Indeed, our delight in our own humour has tempted us to overrate both its literary value and its corrective qualities. We are never so apt to lose our sense of proportion as when we consider those beloved writers whom we hold to be humourists because they have made us laugh. It may be conceded that, as a people, we have an abiding and somewhat disquieting sense of fun. We are nimble of speech, we are more prone to levity than to seriousness, we are able to recognize a vital truth when it is presented to us under the familiar aspect of a jest, and we habitually allow ourselves certain forms of exaggeration, accepting, perhaps unconsciously, Hazlitt’s verdict: “Lying is a species of wit, and shows spirit and invention.” It is true also that no adequate provision is made in this country for the defective but valuable class without humour, which in England is exceedingly well cared for. American letters, American journalism, and American speech are so coloured by pleasantries, so accentuated by ridicule, that the silent and stodgy men, who are apt to represent a nation’s real strength, hardly know where to turn for a little saving dulness. A deep vein of irony runs through every grade of society, making it possible for us to laugh at our own bitter discomfiture, and to scoff with startling distinctness at the evils which we passively permit. Just as the French monarchy under Louis the Fourteenth was wittily defined as despotism tempered by epigram, so the United States have been described as a free republic fettered by jokes, and the taunt conveys a half-truth which it is worth our while to consider.

Now there are many who affirm that the humourist’s point of view is, on the whole, the fairest from which the world can be judged. It is equally remote from the misleading side-lights of the pessimist and from the wilful blindness of the optimist. It sees things with uncompromising clearness, but it judges of them with tolerance and good temper. Moreover, a sense of the ridiculous is a sound preservative of social virtues. It places a proper emphasis on the judgments of our associates, it saves us from pitfalls of vanity and self-assurance, it lays the basis of that propriety and decorum of conduct upon which is founded the charm of intercourse among equals. And what it does for us individually, it does for us collectively. Our national apprehension of a jest fosters whatever grace of modesty we have to show. We dare not inflate ourselves as superbly as we should like to do, because our genial countrymen stand ever ready to prick us into sudden collapse. “It is the laugh we enjoy at our own expense which betrays us to the rest of the world.”

Perhaps we laugh too readily. Perhaps we are sometimes amused when we ought to be angry. Perhaps we jest when it is our plain duty to reform. Here lies the danger of our national light-mindedness,—for it is seldom light-heartedness; we are no whit more light-hearted than our neighbours. A carping English critic has declared that American humour consists in speaking of hideous things with levity; and while so harsh a charge is necessarily unjust, it makes clear one abiding difference between the nations. An Englishman never laughs—except officially in “Punch”—over any form of political degradation. He is not in the least amused by jobbery, by bad service, by broken pledges. The seamy side of civilized life is not to him a subject for sympathetic mirth. He can pity the stupidity which does not perceive that it is cheated and betrayed; but penetration allied to indifference awakens his wondering contempt. “If you think it amusing to be imposed on,” an Englishwoman once said to me, “you need never be at a loss for a joke.”

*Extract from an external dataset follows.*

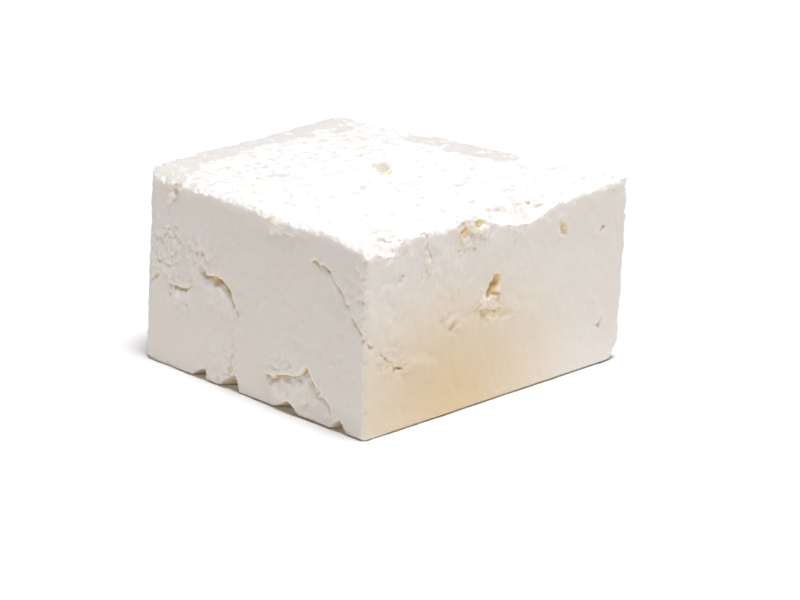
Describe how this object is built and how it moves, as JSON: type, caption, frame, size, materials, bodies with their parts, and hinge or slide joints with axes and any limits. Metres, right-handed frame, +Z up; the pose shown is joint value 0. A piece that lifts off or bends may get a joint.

In good truth, we know what a man is like by the things he finds laughable, we gauge both his understanding and his culture by his sense of the becoming and of the absurd. If the capacity for laughter be one of the things which separates men from brutes, the quality of laughter draws a sharp dividing-line between the trained intelligence and the vacant mind. The humour of a race interprets the character of a race, and the mental condition of which laughter is the expression is something which it behooves the student of human nature and the student of national traits to understand very clearly.

Now our American humour is, on the whole, good-tempered and decent. It is scandalously irreverent (reverence is a quality which seems to have been left out of our composition); but it has neither the pitilessness of the Latin, nor the grossness of the Teuton jest. As Mr. Gilbert said of Sir Beerbohm Tree’s “Hamlet,” it is funny without being coarse. We have at our best the art of being amusing in an agreeable, almost an amiable, fashion; but then we have also the rare good fortune to be very easily amused. Think of the current jokes provided for our entertainment week by week, and day by day. Think of the comic supplement of our Sunday newspapers, designed for the refreshment of the feeble-minded, and calculated to blight the spirits of any ordinarily intelligent household. Think of the debilitated jests and stories which a time-honoured custom inserts at the back of some of our magazines. It seems to be the custom of happy American parents to report to editors the infantile prattle of their engaging little children, and the editors print it for the benefit of those who escape the infliction firsthand. There is a story, pleasant but piteous, of Voltaire’s listening with what patience he could muster to a comedy which was being interpreted by its author. At a certain point the dramatist read, “At this the Chevalier laughed”; whereupon Voltaire murmured enviously, “How fortunate the Chevalier was!” I think of that story whenever I am struck afresh by the ease with which we are moved to mirth.

A painstaking German student, who has traced the history of humour back to its earliest foundations, is of the opinion that there are eleven original jokes known to the world, or rather that there are eleven original and basic situations which have given birth to the world’s jokes; and that all the pleasantries with which we are daily entertained are variations of these eleven originals, traceable directly or indirectly to the same sources. There are times when we are disposed to think eleven too generous a computation, and there are less weary moments in which the inexhaustible supply of situations still suggests fresh possibilities of laughter. Granted that the ever fertile mother-in-law jest and the one about the talkative barber were venerable in the days of Plutarch; there are others more securely and more deservedly rooted in public esteem which are, by comparison, new. Christianity, for example, must be held responsible for the missionary and cannibal joke, of which we have grown weary unto death; but which nevertheless possesses astonishing vitality, and exhibits remarkable breadth of treatment. Sydney Smith did not disdain to honour it with a joyous and unclerical quatrain; and the agreeable author of “Rab and his Friends” has told us the story of his fragile little schoolmate whose mother had destined him for a missionary, “though goodness knows there wasn’t enough of him to go around among many heathen.”